To get to this is not only a matter for action. There is a call to a terrible purgation. In Christian, spiritual and mystical life the great practitioners always realised they had to face the unbearable. The unbearable of their own sinfulness and selfishness and the unbearable suffering of Christ. They had to take to themselves the unbearable Christ. I know that is all past now and we don’t dwell on it much, but when the poor man of Assisi received the stigmata of Jesus, whatever that may be, but with all our puzzlement he was taking to himself the unbearable, the suffering of Christ. I would suggest that the unbearables of today are the poor, those discriminated against, and even the unbearable of that possibility of nothingness that has been born to us in terms of nuclear war.
When the Church is told not to interfere in politics we must be very careful. Peace, equality, truth, relationships, the stewardship of the goods of this world, love and justice, are not political realities. They are the deep yearnings of the human soul and it is these deep yearnings that have been imprisoned in a terrible powerlessness. There are five new wounds on the body of Jesus. There is the wound of poverty. There is the wound of racism. There is the wound of hopelessness in the lives of thousands.

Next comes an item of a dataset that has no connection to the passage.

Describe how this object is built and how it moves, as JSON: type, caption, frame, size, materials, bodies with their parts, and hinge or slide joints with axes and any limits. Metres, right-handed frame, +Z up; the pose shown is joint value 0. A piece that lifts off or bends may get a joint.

There is the wound of possible nothingness. And the fifth wound in the heart, is thinking men and women are pierced to the heart with fear. The Christian Church is called into this new reflection, new meditation. The Christian Church is called to say our God, the God of Golgotha’s cry, will not peter out into a political apology. Our God, the God who was crucified between two thieves, will not be reduced to a certain position so that he can be slotted comfortably into every single class of society. There must be change. Our God, the God who dragged his feet to Calvary, that shame and dragging of those feet will not be drowned by the march of armies. We want a poor Church, a powerless Church, which will reach without fear to gather into itself the suffering, the powerless of this world, which will state again the values that are deepest in human experience. Make no mistake, there will be a springtime if we face it.

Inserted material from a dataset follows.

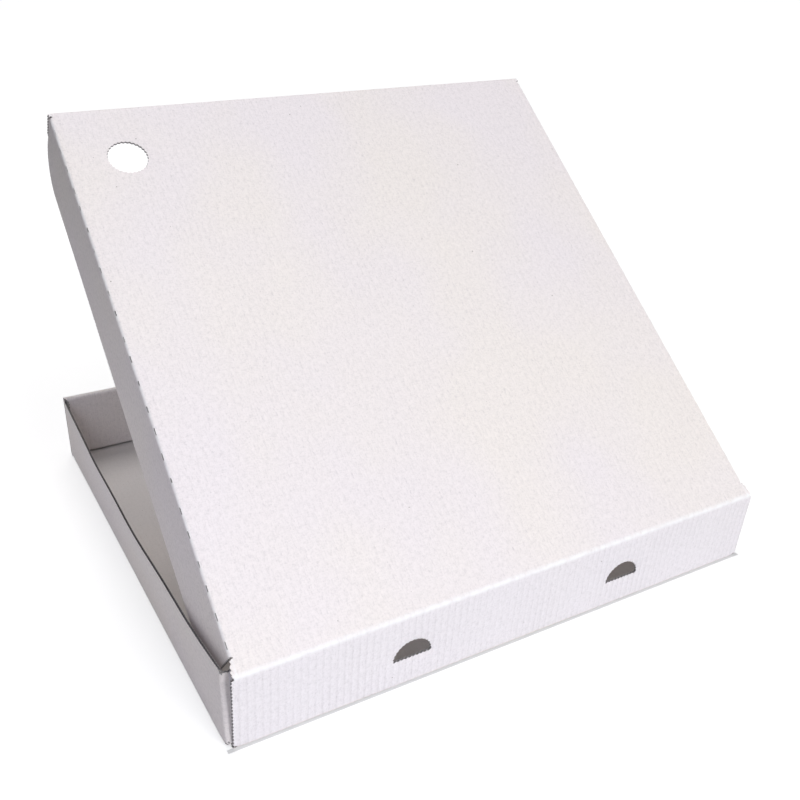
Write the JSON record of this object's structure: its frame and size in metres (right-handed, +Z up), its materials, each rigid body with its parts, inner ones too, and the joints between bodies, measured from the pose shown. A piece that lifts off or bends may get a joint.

Those of us here in the justice field, those of us who are from the inner cities, we must not be told that we are doing a specialised job. We are reaching for the agony of the world. The Liberation movement of South America, which has just been confirmed in a recent document, is not just some private game, or dangerous movement. It is trying to see the salvation of God moving through a people who will mature and grow in their dignity in trying to see the wounds of Jesus on the bodies of the oppressed. And there can be a resurrection. But we have to go through a dark night of the soul and sense. We have to reflect together, put trust in each other. It is not a question of groups in parishes engaged in justice and peace, the whole church and parish has to be about justice and peace. For God is asking for his wonderful world to be preserved, to be loved. In his name let us have courage, let us reflect, let’s not be afraid. Let us be stigmatised by the new wounds of Jesus and, though we cannot be identified with the poor and powerless of this world, let’s be identified with their struggle. Let us not be fearful, for there is this wonderful, living experience still, that in our suffering, there is always rising, there is always resurrection, there is always the possibility and reality of peace.
May God give each of us, and those of you particularly struggling in this world in the name of justice and peace, give you courage. You are about the high things of the Christian Church as it comes to the end of the twentieth century. In this struggle, this struggle for change in ur world, please God those who enter the twenty-first century may bless us, above all, that we did not leas the world or allow the world to go to nothingness. Not only that, but we returned from the brink of nothingness and healed the wounds and the sufferings, clothed the naked, with all these things that Jesus demanded, that we might have a true order of justice and peace in line with the God pf all power who became powerless in the condemnation and suffering of his Son.